After waiting about 45 minutes, Lewis called authorities to report 2 intruders had killed her husband and stepson. But when police arrived, Julian was still alive and told them "My wife knows who done this to me."
Lewis confessed days later, leading police to Shallenberger and Fuller. In May 2003, Lewis pleaded guilty, thinking the judge would show her mercy. Instead, she received the death penalty. Shallenberger and Fuller got life.
Shallenberger later claimed he was the leader in the scheme. But when it came time to sign an affidavit, he peeled away the pieces of paper he had initialed and ate them, said Lewis' attorney, James E. Rocap III. Shallenberger committed suicide in prison in 2006.
"It makes no sense on any level for Teresa to receive a death sentence when the person who was the principal motivator in this, admittedly, received life," Rocap said.
Rocap and other claims Lewis lacked the skills to plan and execute such a plot. They claim she was too dependent on prescription drugs and that her IQ puts her at the cusp of mental retardation, for which execution is banned.

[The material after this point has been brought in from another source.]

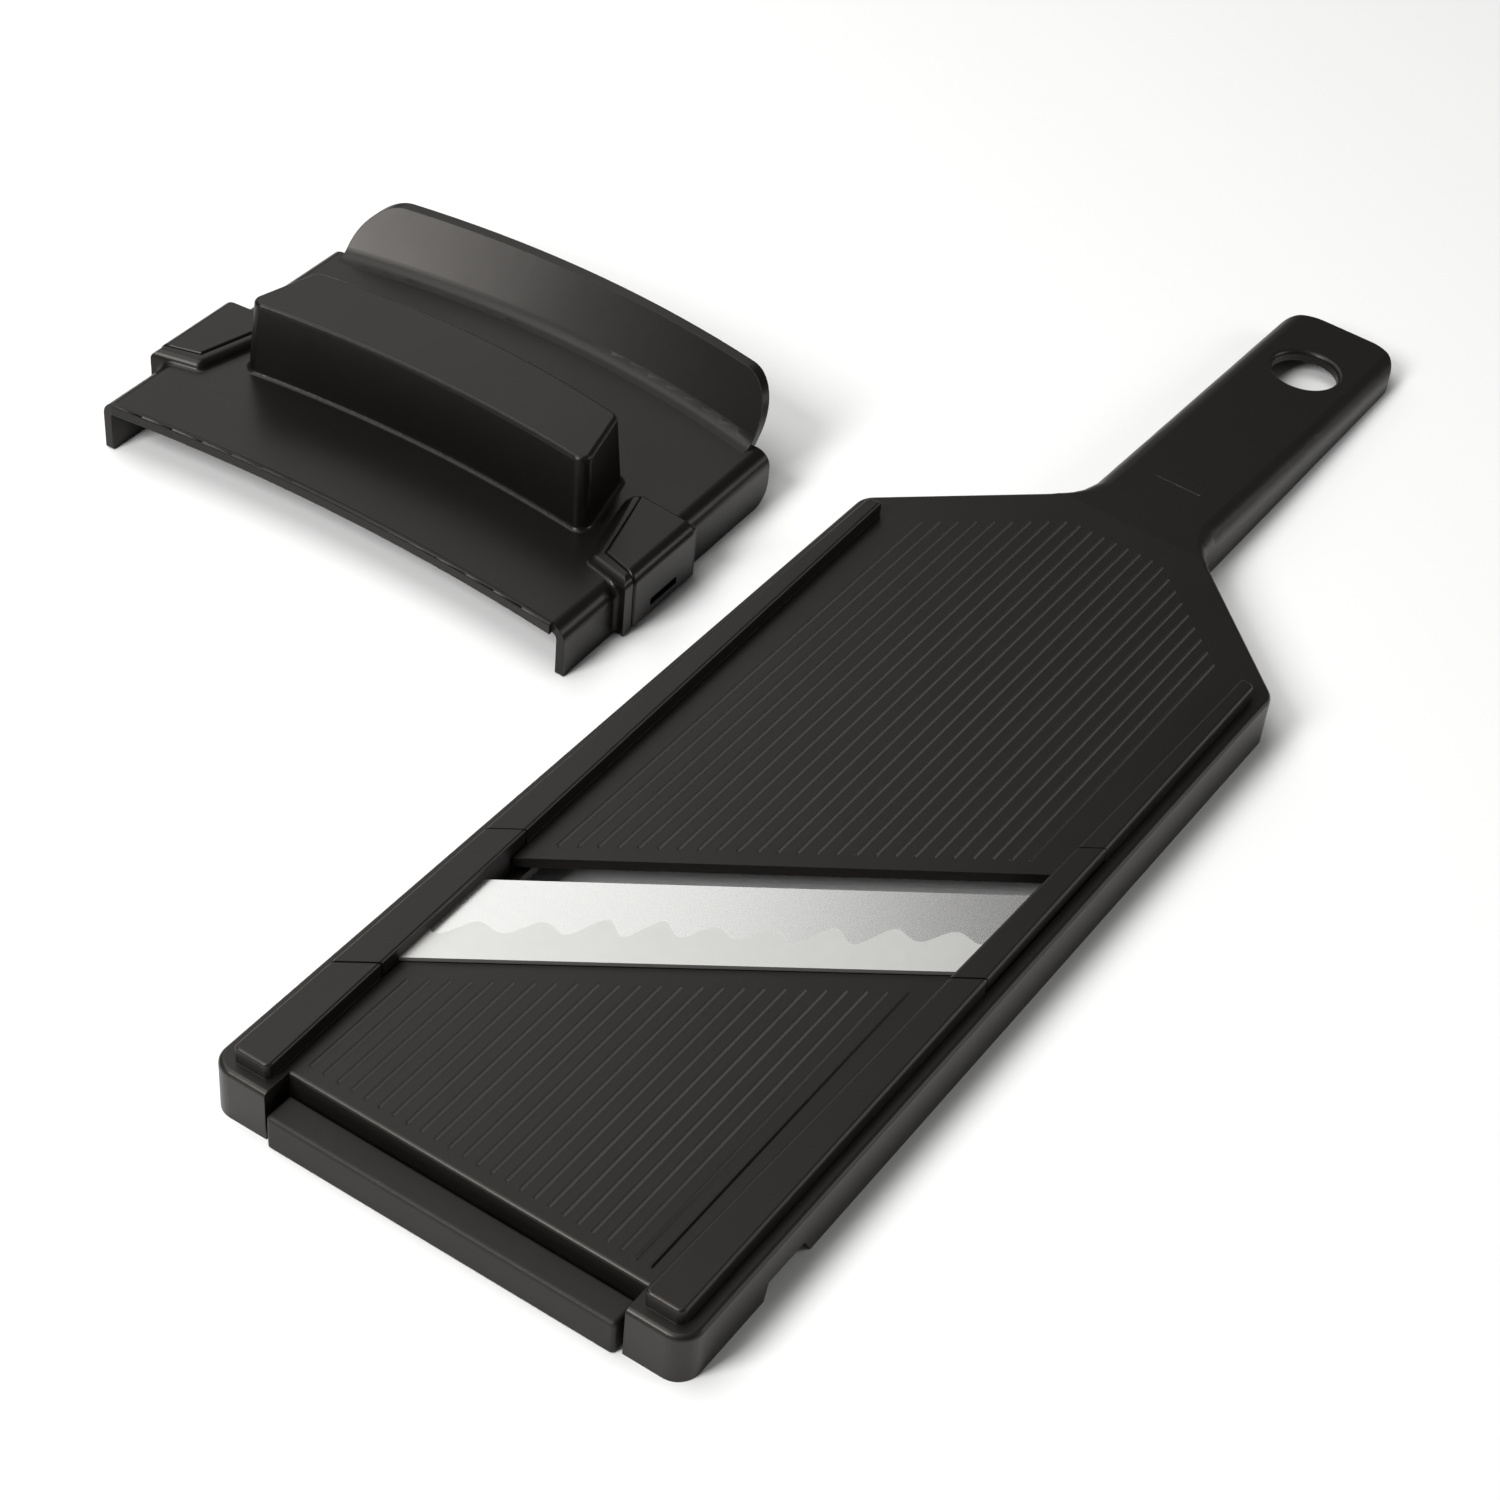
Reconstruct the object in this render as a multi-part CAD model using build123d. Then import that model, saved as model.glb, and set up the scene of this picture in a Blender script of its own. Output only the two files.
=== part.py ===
from build123d import *
import os
from math import cos, radians, sin

# Hand-held mandoline slicer with a diagonal blade insert and a food guard, in millimetres.
# Frame: +X right, +Y from the tip towards the handle, +Z up. The origin is on the resting
# plane, on the centre line, at the tip face of the skirt.

os.makedirs("parts", exist_ok=True)

# Slicer body
HALF_W = 56.0          # half width over the skirt
DECK_Z = 13.0          # top of the deck and of the outer step
DECK_T = 2.6           # deck thickness
WALL = 2.4             # skirt and handle wall
SHOULDER_Y = 229.0     # where the sides turn in towards the neck
NECK_Y = 265.0         # where the shoulder line would meet the handle side
GRIP_HALF_W = 17.2     # half width of the handle
GRIP_END_Y = 381.0
GRIP_END_Z = 7.0       # top of the handle at its free end
GRIP_BEND_Y = 262.0    # the handle top starts to slope down here
GRIP_T = 3.0           # thickness of the handle's top wall
GRIP_ROUND = 4.6       # rounding of the handle's long top edges
HOLE_Y = 355.5
HOLE_R = 8.9
TIP_GAP_HALF = 42.0    # half width of the gap in the tip skirt
PLATE_FRONT_Y = 7.0    # rounded front edge of the lower plate
NOTCH_Y = (25.3, 42.0)  # bowl rest cut in the bottom of both side skirts
NOTCH_H = 4.7

# Guide rails on the deck
RAIL_Z = 16.9
RAIL_OUT = 52.3
RAIL_IN_TIP = 43.4     # inner edge of the rail at Y = 0
RAIL_IN_TAPER = 0.0236  # the inner edge moves out by this much per mm of Y
RAIL_Y = (3.0, 225.4)

# Diagonal blade insert: lines are Y = offset + SLOPE * X
SLOPE = 0.74
SEAM_NEAR = 70.4       # tip side seam across the rails
SEAM_FAR = 118.4       # handle side seam across the rails
PLATE_END = 75.2       # end of the lower plate under the back of the blade
EDGE_Y0 = 103.6        # cutting edge
DECK_END = 112.9       # end of the upper deck, beyond the throat
GAP = 0.3
BLADE_T = 1.0
BLADE_BEVEL = 1.6      # length of the ground bevel
BLADE_TUCK = 2.6       # blade end hidden inside each insert block
BED_T = 3.4            # thickness of the bed under the blade
BLOCK_Z0 = 8.9         # underside of the insert blocks

# Ribs
RIB_N = 25
RIB_PITCH = 3.32
RIB_W = 1.0            # width at the foot
RIB_TOP_W = 0.2
RIB_H = 0.4

# Front bar
BAR_HALF = 40.8
BAR_Y = (-1.3, 5.4)
BAR_Z = (0.0, 8.7)     # the bar is also the foot under the tip
TONGUE_X = (-26.0, 0.0, 26.0)
TONGUE_W = 9.0

# Guard, in its own frame: origin at the middle of its front edge, on the resting plane
GUARD_X, GUARD_Y, GUARD_YAW = -145.4, 140.8, 1.2
SHELL_HALF = 66.0
SHELL_Z = 13.8
SHELL_T = 2.2
SHELL_CORNER = 4.0
SHELL_LEN = 85.0       # length of the side flanges
FLANGE_ROUND = (2.4, 5.5)  # rounding of the flanges' lower corners, front and rear
FRONT_BOW = 3.9        # how far the middle of the front edge sits back
REAR_R = 250.0         # plan radius of the finger shield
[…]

"Our world is not going to be any safer if Teresa is executed," said Litchfield, the minister. "Nothing is going to be any better for the victims and their families."
Julian's daughter, Kathy Clifton, disagrees.
"These people who say that Teresa's life should be spared because she's found faith in prison after all this, it's kind of like saying just because you did something and said you're sorry that you shouldn't be punished," she said. She plans to attend the execution.
Soon, Lewis is to be moved to a holding cell down the hall from the death chamber. There will be no other inmates there to hear her singing, but her supporters don't think that will stop her.
Her favorite song: "I Need a Miracle."